В этот момент он услышал выстрелы в воздух из винтовок и рычанье грузовиков, привезших египетских солдат, чтобы рассеять толпу.
Назавтра Сахаров был героем. Его честные попытки объяснить, что он почти ничего не сделал, отнесли к его скромности, качеству, очень присущему настоящему мужеству. Для всех в колонии он был русским храбрецом, ставшим на защиту своей страны от этих отвратительных "желтых полулюдей" и победившим. Посол послал гордые поздравления. Ивченков обнял и поцеловал его. Рабочие громко приветствовали его, а дети кричали: "Володя! Володя! Володя!"

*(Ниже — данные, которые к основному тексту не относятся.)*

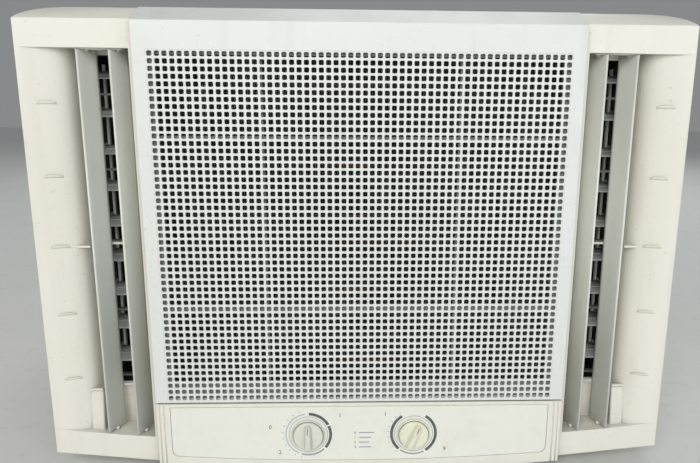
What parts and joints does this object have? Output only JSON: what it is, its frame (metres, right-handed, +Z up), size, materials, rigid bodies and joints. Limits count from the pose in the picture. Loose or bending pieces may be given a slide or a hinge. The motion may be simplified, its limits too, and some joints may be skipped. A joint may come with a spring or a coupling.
{
  "type": "window air conditioner",
  "caption": "Window air conditioner: steel cabinet with a moulded front, tilting intake grille over a filter, side outlets with vanes and linked blades, and two dial knobs.",
  "frame": {"origin": "centre of the bounding box's base, on the surface that the cabinet stands on", "axes": "+X to the right of someone facing the front, +Y to the rear (the front faces -Y), +Z up"},
  "size_m": [0.6, 0.572, 0.441],
  "materials": {
    "painted_steel": "semi-gloss baked enamel",
    "galvanised_steel": "spangled zinc",
    "rubber": "matt moulded",
    "cream_plastic": "fine-textured moulded, aged",
    "white_plastic": "fine-textured moulded",
    "filter_net": "woven net on a moulded frame",
    "label_film": "printed film",
    "black_plastic": "moulded",
    "finned_aluminium": "bright rolled fins",
    "aluminium_can": "drawn can",
    "shaft_steel": "ground",
    "knob_plastic": "polished, yellowed",
    "duct_plastic": "moulded",
    "vane_plastic": "moulded",
    "black_enamel": "gloss black",
    "copper": "drawn tube"
  },
  "bodies": {
    "root": {"outer_cabinet": "painted_steel", "rear_guard": "painted_steel", "base_pan": "galvanised_steel", "bulkhead": "galvanised_steel", "fan_shroud": "galvanised_steel", "motor_bracket": "galvanised_steel", "control_box": "galvanised_steel", "thermostat": "galvanised_steel", "fan_motor": "galvanised_steel", "inlet_grommet": "rubber", "front_frame": "cream_plastic", "control_fascia": "cream_plastic", "control_label": "label_film", "selector_switch": "black_plastic", "blower_housing": "black_plastic", "evaporator_coil": "finned_aluminium", "condenser_coil": "finned_aluminium", "run_capacitor": "aluminium_can", "left_outlet_duct": "duct_plastic", "right_outlet_duct": "duct_plastic", "compressor": "black_enamel", "suction_accumulator": "black_enamel", "filter_drier": "copper", "discharge_pipe": "copper", "suction_pipe": "copper", "capillary_tube": "copper"},
    "intake_door": {"intake_grille": "white_plastic", "air_filter": "filter_net"},
    "mode_control": {"mode_knob": "knob_plastic", "mode_spindle": "shaft_steel"},
    "thermostat_control": {"thermostat_knob": "knob_plastic", "thermostat_spindle": "shaft_steel"},
    "fan_rotor": {"motor_shaft": "shaft_steel", "blower_wheel": "black_plastic", "condenser_fan": "black_plastic"},
    "left_vane_inner": {"left_vane_inner": "vane_plastic"},
    "left_vane_outer": {"left_vane_outer": "vane_plastic"},
    "left_blade_1": {"left_blade_1": "duct_plastic"},
    "left_blade_2": {"left_blade_2": "duct_plastic"},
    "left_blade_3": {"left_blade_3": "duct_plastic"},
    "left_blade_4": {"left_blade_4": "duct_plastic"},
    "left_blade_5": {"left_blade_5": "duct_plastic"},
    "left_blade_6": {"left_blade_6": "duct_plastic"},
    "left_blade_7": {"left_blade_7": "duct_plastic"},
    "left_blade_8": {"left_blade_8": "duct_plastic"},
    "left_blade_9": {"left_blade_9": "duct_plastic"},
    "left_link_bar": {"left_link_bar": "vane_plastic"},
    "right_vane_inner": {"right_vane_inner": "vane_plastic"},
    "right_vane_outer": {"right_vane_outer": "vane_plastic"},
    "right_blade_1": {"right_blade_1": "duct_plastic"},
    "right_blade_2": {"right_blade_2": "duct_plastic"},
    "right_blade_3": {"right_blade_3": "duct_plastic"},
    "right_blade_4": {"right_blade_4": "duct_plastic"},
    "right_blade_5": {"right_blade_5": "duct_plastic"},
    "right_blade_6": {"right_blade_6": "duct_plastic"},
    "right_blade_7": {"right_blade_7": "duct_plastic"},
    "right_blade_8": {"right_blade_8": "duct_plastic"},
    "right_blade_9": {"right_blade_9": "duct_plastic"},
    "right_link_bar": {"right_link_bar": "vane_plastic"}
  },
  "joints": [
    {"name": "intake_door_tilt", "type": "hinge", "parent": "root", "child": "intake_door", "pos_m": [0, -0.271, 0.078], "axis": [1, 0, 0], "range_deg": [0, 75]},
    {"name": "mode_knob_turn", "type": "hinge", "parent": "root", "child": "mode_control", "pos_m": [-0.0517, -0.274, 0.04], "axis": [0, -1, 0], "range_deg": [-135, 135]},
    {"name": "thermostat_knob_turn", "type": "hinge", "parent": "root", "child": "thermostat_control", "pos_m": [0.0517, -0.274, 0.04], "axis": [0, -1, 0], "range_deg": [-113, 157]},
    {"name": "fan_rotor_spin", "type": "hinge", "parent": "root", "child": "fan_rotor", "pos_m": [0, -0.054, 0.225], "axis": [0, 1, 0], "continuous": true},
    {"name": "left_vane_inner_turn", "type": "hinge", "parent": "root", "child": "left_vane_inner", "pos_m": [-0.2155, -0.2535, 0.22], "axis": [0, 0, 1], "range_deg": [-20, 45]},
    {"name": "left_vane_outer_turn", "type": "hinge", "parent": "root", "child": "left_vane_outer", "pos_m": [-0.2435, -0.2535, 0.22], "axis": [0, 0, 1], "range_deg": [-20, 45]},
    {"name": "left_blade_1_tilt", "type": "hinge", "parent": "root", "child": "left_blade_1", "pos_m": [-0.236, -0.216, 0.1025], "axis": [1, 0, 0], "range_deg": [-25, 25]},
    {"name": "left_blade_2_tilt", "type": "hinge", "parent": "root", "child": "left_blade_2", "pos_m": [-0.236, -0.216, 0.1375], "axis": [1, 0, 0], "range_deg": [-25, 25]},
    {"name": "left_blade_3_tilt", "type": "hinge", "parent": "root", "child": "left_blade_3", "pos_m": [-0.236, -0.216, 0.1725], "axis": [1, 0, 0], "range_deg": [-25, 25]},
    {"name": "left_blade_4_tilt", "type": "hinge", "parent": "root", "child": "left_blade_4", "pos_m": [-0.236, -0.216, 0.2075], "axis": [1, 0, 0], "range_deg": [-25, 25]},
    {"name": "left_blade_5_tilt", "type": "hinge", "parent": "root", "child": "left_blade_5", "pos_m": [-0.236, -0.216, 0.2425], "axis": [1, 0, 0], "range_deg": [-25, 25]},
    {"name": "left_blade_6_tilt", "type": "hinge", "parent": "root", "child": "left_blade_6", "pos_m": [-0.236, -0.216, 0.2775], "axis": [1, 0, 0], "range_deg": [-25, 25]},
    {"name": "left_blade_7_tilt", "type": "hinge", "parent": "root", "child": "left_blade_7", "pos_m": [-0.236, -0.216, 0.3125], "axis": [1, 0, 0], "range_deg": [-25, 25]},
    {"name": "left_blade_8_tilt", "type": "hinge", "parent": "root", "child": "left_blade_8", "pos_m": [-0.236, -0.216, 0.3475], "axis": [1, 0, 0], "range_deg": [-25, 25]},
    {"name": "left_blade_9_tilt", "type": "hinge", "parent": "root", "child": "left_blade_9", "pos_m": [-0.236, -0.216, 0.3825], "axis": [1, 0, 0], "range_deg": [-25, 25]},
    {"name": "left_link_bar_swing", "type": "hinge", "parent": "left_blade_1", "child": "left_link_bar", "pos_m": [-0.2495, -0.19861, 0.10716], "axis": [1, 0, 0], "range_deg": [-25, 25]},
    {"name": "right_vane_inner_turn", "type": "hinge", "parent": "root", "child": "right_vane_inner", "pos_m": [0.2155, -0.2535, 0.22], "axis": [0, 0, 1], "range_deg": [-45, 20]},
    {"name": "right_vane_outer_turn", "type": "hinge", "parent": "root", "child": "right_vane_outer", "pos_m": [0.2435, -0.2535, 0.22], "axis": [0, 0, 1], "range_deg": [-45, 20]},
    {"name": "right_blade_1_tilt", "type": "hinge", "parent": "root", "child": "right_blade_1", "pos_m": [0.236, -0.216, 0.1025], "axis": [1, 0, 0], "range_deg": [-25, 25]},
    {"name": "right_blade_2_tilt", "type": "hinge", "parent": "root", "child": "right_blade_2", "pos_m": [0.236, -0.216, 0.1375], "axis": [1, 0, 0], "range_deg": [-25, 25]},
    {"name": "right_blade_3_tilt", "type": "hinge", "parent": "root", "child": "right_blade_3", "pos_m": [0.236, -0.216, 0.1725], "axis": [1, 0, 0], "range_deg": [-25, 25]},
    {"name": "right_blade_4_tilt", "type": "hinge", "parent": "root", "child": "right_blade_4", "pos_m": [0.236, -0.216, 0.2075], "axis": [1, 0, 0], "range_deg": [-25, 25]},
    {"name": "right_blade_5_tilt", "type": "hinge", "parent": "root", "child": "right_blade_5", "pos_m": [0.236, -0.216, 0.2425], "axis": [1, 0, 0], "range_deg": [-25, 25]},
    {"name": "right_blade_6_tilt", "type": "hinge", "parent": "root", "child": "right_blade_6", "pos_m": [0.236, -0.216, 0.2775], "axis": [1, 0, 0], "range_deg": [-25, 25]},
    {"name": "right_blade_7_tilt", "type": "hinge", "parent": "root", "child": "right_blade_7", "pos_m": [0.236, -0.216, 0.3125], "axis": [1, 0, 0], "range_deg": [-25, 25]},
    {"name": "right_blade_8_tilt", "type": "hinge", "parent": "root", "child": "right_blade_8", "pos_m": [0.236, -0.216, 0.3475], "axis": [1, 0, 0], "range_deg": [-25, 25]},
    {"name": "right_blade_9_tilt", "type": "hinge", "parent": "root", "child": "right_blade_9", "pos_m": [0.236, -0.216, 0.3825], "axis": [1, 0, 0], "range_deg": [-25, 25]},
    {"name": "right_link_bar_swing", "type": "hinge", "parent": "right_blade_1", "child": "right_link_bar", "pos_m": [0.2495, -0.19861, 0.10716], "axis": [1, 0, 0], "range_deg": [-25, 25]}
  ],
  "couplings": [
    {"joint": "left_blade_2_tilt", "follows": "left_blade_1_tilt", "ratio": 1},
    {"joint": "left_blade_3_tilt", "follows": "left_blade_1_tilt", "ratio": 1},
    {"joint": "left_blade_4_tilt", "follows": "left_blade_1_tilt", "ratio": 1},
    {"joint": "left_blade_5_tilt", "follows": "left_blade_1_tilt", "ratio": 1},
    {"joint": "left_blade_6_tilt", "follows": "left_blade_1_tilt", "ratio": 1},
    {"joint": "left_blade_7_tilt", "follows": "left_blade_1_tilt", "ratio": 1},
    {"joint": "left_blade_8_tilt", "follows": "left_blade_1_tilt", "ratio": 1},
    {"joint": "left_blade_9_tilt", "follows": "left_blade_1_tilt", "ratio": 1},
    {"joint": "left_link_bar_swing", "follows": "left_blade_1_tilt", "ratio": -1},
    {"joint": "right_blade_2_tilt", "follows": "right_blade_1_tilt", "ratio": 1},
    {"joint": "right_blade_3_tilt", "follows": "right_blade_1_tilt", "ratio": 1},
    {"joint": "right_blade_4_tilt", "follows": "right_blade_1_tilt", "ratio": 1},
    {"joint": "right_blade_5_tilt", "follows": "right_blade_1_tilt", "ratio": 1},
    {"joint": "right_blade_6_tilt", "follows": "right_blade_1_tilt", "ratio": 1},
    {"joint": "right_blade_7_tilt", "follows": "right_blade_1_tilt", "ratio": 1},
    {"joint": "right_blade_8_tilt", "follows": "right_blade_1_tilt", "ratio": 1},
    {"joint": "right_blade_9_tilt", "follows": "right_blade_1_tilt", "ratio": 1},
    {"joint": "right_link_bar_swing", "follows": "right_blade_1_tilt", "ratio": -1}
  ]
}
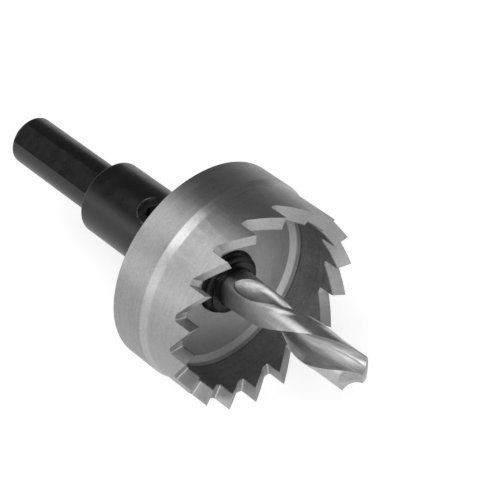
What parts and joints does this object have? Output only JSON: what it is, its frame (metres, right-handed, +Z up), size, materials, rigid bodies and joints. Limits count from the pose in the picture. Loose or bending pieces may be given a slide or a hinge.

В течение всего лета Сахаров все больше и больше стремился домой, чтобы увидеть свою маленькую дочку Екатерину, родившуюся в мае. В сентябре, вечером, накануне его отъезда в Москву для завершения занятий в Институте международных отношений, Ивченков организовал прощальный обед. Когда другие русские стали уходить, он настоял, чтобы Сахаров остался. "Я хочу дать Вам прочесть кое-что", — сказал резидент. Это был отчет о работе Сахарова в Йемене. Все перечисленные факты были правильными, но они были так искусно описаны, что вся характеристика в целом сильно преувеличивала достижения Сахарова. Каждый по прочтении этой оценки пришел бы к выводу, что Сахаров — исключительно одаренный молодой человек, с природным талантом работника разведки большого масштаба. "Как Вы думаете, нужно прибавить что-нибудь?" — спросил Ивченков.
"Она и так слишком хороша", — ответил Сахаров.
"Ну, я думаю, Вы заслуживаете этого, — сказал Ивченков. — В любом случае, в Москве она вреда не принесет. А теперь — отметим событие".
К четырем утра оба были уже довольно пьяны, и Ивченков заявил, что они должны пойти освежиться, искупавшись в Красном море, и тогда смогут пить дальше. Когда они, пошатываясь, шли к пляжу, он хвастался своим мастерством в карате. Британская разведка символизировала для него идеал профессионала, и он убедил себя, что все сотрудники ее были знатоками карате. Недавно он заказал книгу о карате, чтобы стать равным своим ловким британским соперникам. Уже в воде он решил продемонстрировать свое умение на Сахарове, и оба чуть не утонули, борясь в теплом море. Раскрасневшийся от смеха, проникнутый чувством дружбы Сахаров думал, что никто не может иметь лучшего друга.